Uranium Energy (NYSE: UEC) says new drill results expand the footprint of high-grade uranium mineralization at its Christie Lake project in northern Saskatchewan’s Athabasca basin.
Drill hole C-178-1 cut 15.6 metres grading 5.4% uranium oxide (U3O8) from 419.1 metres depth, including 3.4 metres grading 23% U3O8 from 426.6 metres downhole, UEC said in a news release on Monday.
The intercepts are the first results from UEC’s three-month winter drilling program before an update of the Christie Lake resource later this year, the company said. The hole expands the Sakura zone’s area of mineralization first reported in October when hole CB-176A located 10 metres from C-178-1 cut 2.1 metres grading 68.7% U3O8.
UEC said its strategy for the 80-sq.-km eastern Athabasca corridor includes cost savings among its Christie Lake, Roughrider and Horseshoe-Raven projects. Christie Lake is 9 km northeast of Cameco’s (TSX: CCO; NYSE: CCJ) McArthur River, the world's largest high-grade uranium mine, and along the same geological trend. The Sakura zone, discovered in August 2022 along the Yalowega mineralized corridor, is open in all directions, UEC said.

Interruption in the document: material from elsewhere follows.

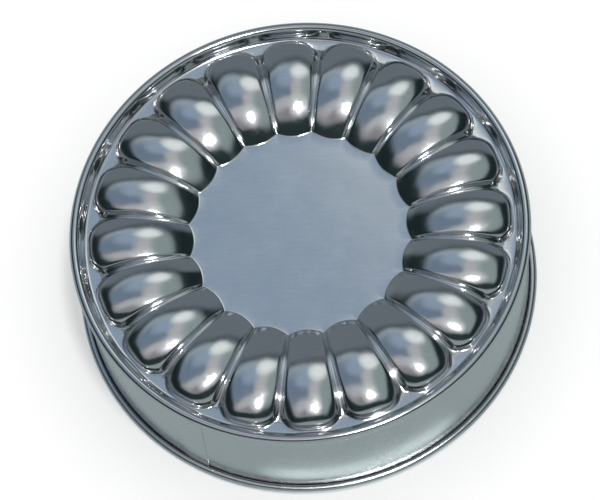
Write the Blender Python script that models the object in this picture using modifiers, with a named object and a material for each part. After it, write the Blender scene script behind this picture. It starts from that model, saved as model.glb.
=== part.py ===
"""Round cookie mould, standing on its open side: one sheet pressed up into a ring of deep rounded lobes
around a flat centre, its edge rolled over the top of a standing skirt and a core wire. The skirt's foot
is rolled round a second wire, and the mould is hollow and open underneath.

Row frame: metres, +Z up, origin on the surface that the mould stands on, on the mould's axis.
A lobe lies on +X.
"""

import math

import bmesh
import bpy

# Overall sizes
RIM_RADIUS = 0.1100  # outermost reach of the rolled rim
RIM_TOP = 0.0630  # top of the rolled rim above the standing surface
PLATE_SHEET = 0.0005  # sheet thickness of the pressed plate
SKIRT_SHEET = 0.0005  # sheet thickness of the skirt
SEAT_GAP = 0.0003  # clearance between pieces that touch

# Rolled rim and the short wall that carries it
RIM_ROLL_RADIUS = 0.0024  # outside radius of the rolled rim's section
RIM_ROLL_END = math.radians(-105.0)  # where the roll closes on the skirt, past the underside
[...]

"The confirmed continuity of the high-grade uranium mineralization at the Sakura zone suggests a previously unrecognized trend of uranium mineralization at Christie Lake,” Chris Hamel, the company’s vice-president of exploration in Canada, said in the release. “With constrained expenditures during the years of the uranium bear market, the exciting potential of Christie Lake was left under-explored.”